Let the continuous sequence of your day pleasantly, and sometimes unpleasantly, roll past your attention. Many insights and much contentment start to occur as you develop this ability to observe yourself in a calm, objective way. Practice this condensed, daily movie each day for a week, or take longer if you wish.
Some people have difficulty visualizing but it is still possible to practice introspection by recalling the feelings, thoughts, the sounds of your day. Recall your words and conversations. Remember the nonsense sounds, the machinery, all the sounds of bustle and activity in their sequence. Recalling your day in a non-visual way will give you the same benefits as if you were keenly visualizing the picture movie.
Relax and do your deep breathing. Now you are getting into the nitty-gritty. Many of the benefits of introspection will become apparent to you this week. Let your day’s movie roll. Be attentive. Now, notice. When you see something you particularly approve of in your film clip, stop the film, suspend it temporarily. Holding the excellent event before your mind, tell yourself something like this: “Yes, I like the way I behaved there. That is the way I wish to speak in the future. That is the way I would like to handle that situation each time it comes up. I like what was done there.”
Then, having noted this indication of goodness, and your growth, let the film start again. Stop it each time you see something you have done which makes you happy. Also notice the times that you withheld speaking a word that would hurt another, or withheld a resentful action. Stop the film at each point and notice each part of the movie where you are particularly happy with your conduct.
Proceed in this manner, stopping the film and clearly noticing your good points. Let this practice become automatic. At first it’s a little tricky stopping and starting the film clip, but within three or four days you will likely have the hang of it.
Now you can really make huge gains in creating the kind of life that you want. Now you can much more easily become the person you yearn to be.
At this time, sit comfortably, take your deep breaths, and let the film roll. Enjoy it in vivid detail as it moves effortlessly through your day.
Remember to stop the film wherever you particularly like your conduct, where you’ve said words that proved constructive to other people, when you handled a difficult situation in a manner that was particularly beneficial to all concerned, noting where you stood up for your rights or your values, or where you successfully closed the deal, or happened to be at the right place at the right time. Note each of these as you go through your day.
But, also, stop the film whenever you see yourself performing in a way that you don’t like. Wherever you’re unhappy with what you said or did, wherever you don’t like or approve of your underlying feelings or motives, stop the film. Pause and reflect: “I don’t like the way I behaved there. I’m not happy with the way I spoke. I certainly wouldn’t like to do that again.”
With the film pausing but ready to roll on when you say the word, take time to consider for a moment: “What would I rather do? What would have been better for me to say? How could I have handled that better? More importantly, how would I like to handle that next time? What would be a better way to deal with this situation if it comes up again?”

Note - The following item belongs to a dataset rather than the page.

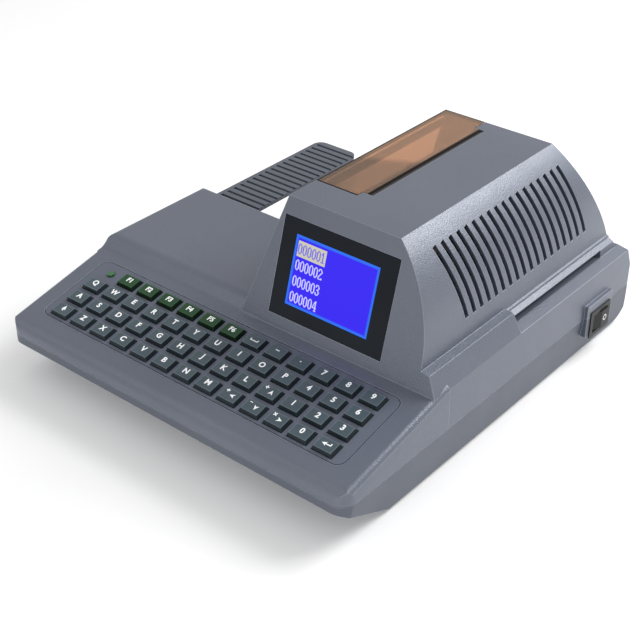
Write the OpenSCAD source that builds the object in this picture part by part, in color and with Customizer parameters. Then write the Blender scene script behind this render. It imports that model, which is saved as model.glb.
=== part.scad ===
// Desktop check writer: keyboard deck, tower with display and printer, paper support.
// Lengths in millimetres. +X is to the right of the keyboard, +Y to the rear, +Z up.

/* [Body] */
// Width of the housing at its seam
body_w = 275; // [268:0.5:282]
// Depth of the housing, front edge to rear wall
body_d = 311; // [308:0.5:316]
// Height of the tower's top over the table
body_h = 136; // [133:0.5:140]
// Wall thickness of both shells
wall = 2.8; // [2.6:0.1:3]
// Height of the seam between the shells
seam_z = 31; // [30.5:0.1:31.5]
// Height that the rubber feet lift the housing
foot_h = 2.5; // [2:0.1:3.5]
// Radius of a rubber foot
foot_r = 8; // [6:0.5:9]
// Corner radius at the front, seen from above
front_r = 10; // [8:0.5:12]
// Corner radius at the rear right, seen from above
rear_r = 8.5; // [6:0.5:10]
// Depth of the left part, under the keys and the platform
left_d = 175.5; // [173:0.5:177]
// Width of the right-hand part, behind the platform
tower_w = 148; // [147:0.5:149]
// Draft of the upper shell's side walls, degrees
side_draft = 3; // [2:0.5:4]
// Draft of the upper shell's rear wall, degrees
rear_draft = 19.2; // [17:0.1:20]
// Inward taper of the lower shell's side walls, degrees
lower_draft = 6; // [3:0.5:8]
// Radius of the lower rear edge
belly_r = 16; // [12:0.5:18]
// Where the sloping underside reaches the bottom
chin_y = 44; // [38:1:50]
// Height of the lower shell's front lip
chin_h = 6; // [4:0.5:8]
// Depth of the shadow line at the seam
reveal = 0.5; // [0.4:0.1:0.8]

/* [Keyboard deck] */
// Height of the deck plane at the front edge
deck_front_z = 40; // [39.5:0.1:41]
// Slope of the deck, degrees
deck_angle = 12.3; // [11.5:0.1:13]
// Radius of the rolled front edge
roll_r = 9; // [8:0.5:10]
// Radius of the deck's side edges
rim_r = 3.5; // [2.5:0.5:4]
// Where the platform's slope starts
slope_y = 80; // [79:0.5:81]
// Where the platform's flat top starts
platform_y = 91; // [90:0.5:93]
// Height of the platform
platform_z = 64.8; // [64:0.1:66]
// Space between the keys of a row, at the panel
key_space = 3.8; // [3.4:0.1:5]
// Key pitch up the slope
pitch_s = 13.9; // [13.7:0.1:14]
// Depth of a key at the panel
key_d = 10.3; // [9.5:0.1:10.7]
// How much narrower a key's top is than its foot, each side
key_inset = 0.9; // [0.6:0.1:1.2]
// Height of a key over the panel
key_h = 2.4; // [2:0.1:3.6]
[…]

Raise these questions and determine how you’ll behave next time, what you will choose to do if given another opportunity. Then you can edit your film. Consciously consider what you will do in the future. What is the ideal conduct? What is the best way to handle this situation if given another chance? Mentally conceive of this, visualize it. Have the feelings now that you would like to have at that time. You can generate a new attitude and a new way of being at the ready for the next chance.
Edit Your Movie
When you have clearly visualized and felt the new ideal behavior that you would prefer to express at the next opportunity, discard the old piece of that movie, the part you don’t like. Throw it on your cutting room floor, put it in the trash. If you’ve learned the lesson of that unpleasant film clip, benefit by it and throw it away. You don’t need it anymore. You’ve been willing to learn from it. You’ve studied it. You faced the pangs of conscience, or fear or doubt. You have learned. You’ve done your part.

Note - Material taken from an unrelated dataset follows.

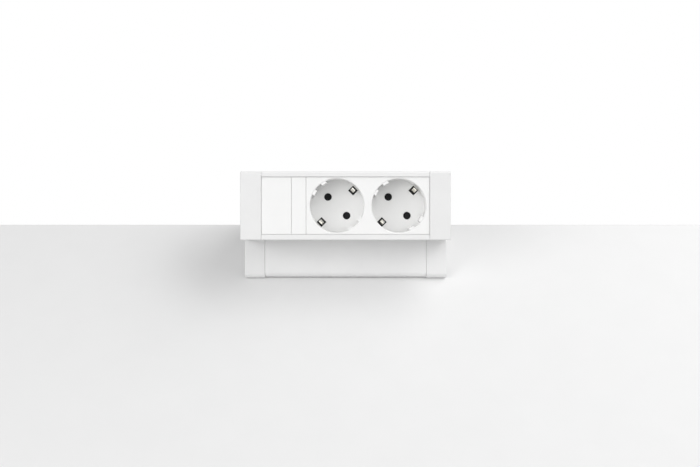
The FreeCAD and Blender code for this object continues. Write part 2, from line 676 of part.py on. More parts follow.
def earth_strips():
    """Upper and lower earth strips: start x, end x and height on the face."""
    start = CARRIER_X0 - 2.2
    upper = (start, SOCKET_X[1] + WINDOW_D + ARM_W / 2, FACE_MID + WINDOW_D + STRIP_SHIFT)
    lower = (start, SOCKET_X[1] - WINDOW_D + ARM_W / 2, FACE_MID - WINDOW_D - STRIP_SHIFT)
    return [upper, lower]


def clip_arm():
    """Earth clip drawn about a socket's centre, on the +x side: it bows towards the centre near its tip."""
    t = ARM_T
    back = -BAR_FRONT
    root = WINDOW_CENTRE - t / 2
    nose = root - ARM_BOW
    spots = [(root, back), (root, -FLOOR_FRONT + 2.5), (nose, -FLOOR_FRONT + 8.5),
             (root + 0.5, -PLATE_SINK - 4.5)]
    outline = spots + [(x + t, z) for x, z in reversed(spots)]
    wire = Part.makePolygon([V(x, -ARM_W / 2, z) for x, z in outline + outline[:1]])
    arm = Part.Face(wire).extrude(V(0, ARM_W, 0))
    return arm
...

You may also, at this point, clearly see what you can do to make amends, or to whom you should apologize on the morrow.
Now, go on with your movie. Let the film roll again. As the film rolls, stop it at the good points. Notice them. Clarify them. But also, love yourself enough to stop at the unpleasant points too. You can change them now, here in your easy chair. You can create a more ideal you. You can avoid so much suffering and continual rejection if you will study your life.
When you become an expert at this practice you can rapidly accelerate your opportunities for success. Instead of dragging through life, learning only from trial and error, you can easily redirect your consciousness in a short time by becoming more conscious and aware. You can enrich every other area of your life. Furthermore, you’ll become a more thoughtful person. You won’t forget the good parts of your day, nor the good done you by others so constantly.

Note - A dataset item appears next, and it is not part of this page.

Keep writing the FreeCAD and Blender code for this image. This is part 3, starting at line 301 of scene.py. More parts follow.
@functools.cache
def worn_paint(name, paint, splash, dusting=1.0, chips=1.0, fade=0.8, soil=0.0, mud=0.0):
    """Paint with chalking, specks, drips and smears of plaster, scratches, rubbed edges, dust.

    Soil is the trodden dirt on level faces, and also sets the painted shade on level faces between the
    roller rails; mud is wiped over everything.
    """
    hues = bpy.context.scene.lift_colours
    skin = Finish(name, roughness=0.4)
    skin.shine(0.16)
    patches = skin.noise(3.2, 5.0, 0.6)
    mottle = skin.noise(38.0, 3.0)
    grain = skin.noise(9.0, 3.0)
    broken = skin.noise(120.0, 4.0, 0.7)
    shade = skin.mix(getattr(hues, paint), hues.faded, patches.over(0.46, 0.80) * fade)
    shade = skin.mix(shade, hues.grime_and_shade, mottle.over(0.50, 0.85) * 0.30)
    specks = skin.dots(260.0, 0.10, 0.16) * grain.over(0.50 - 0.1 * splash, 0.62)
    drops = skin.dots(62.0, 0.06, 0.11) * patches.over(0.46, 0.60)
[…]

The question may occur, “What if I, in the safety of my easy chair, create a new section in my film clip — a new way that I’d ideally wish to behave — but then I go out into that situation again in a few days only to find I fall back on my same old ways, ways I disapprove of, ways I thought I had conquered?”
Don’t be discouraged. Keep in mind that as you do this practice you are truly changing your tendencies. Remember how powerful tendencies are? When you find that one period in introspection had not changed an old, deeply ingrained habit, simply determine to keep up the practice one day at a time, until this new state of being becomes your tendency, becomes your habit.
As you view your film clip and recall your most recent failure, you will also gain more insights about the true nature of the problem and more specific information about how to form the new ideal more clearly and effectively. You may also be amazed how quickly new tendencies that you have consciously and lovingly chosen can root out and forever put aside old tendencies, however entrenched. Have good will for yourself and hang in there. You are studying one of the most important subjects in the universe — your life.
We now know two of the three great techniques: self-discipline and introspection.
I witness my life and wonder:
Is my Self the viewer or creator?
We ask you to commit two hours a week to selfless service. This service can be anything you choose ranging from helping a family member or neighbor to volunteering at a nonprofit organization.
This commitment is solely between you and your inner self.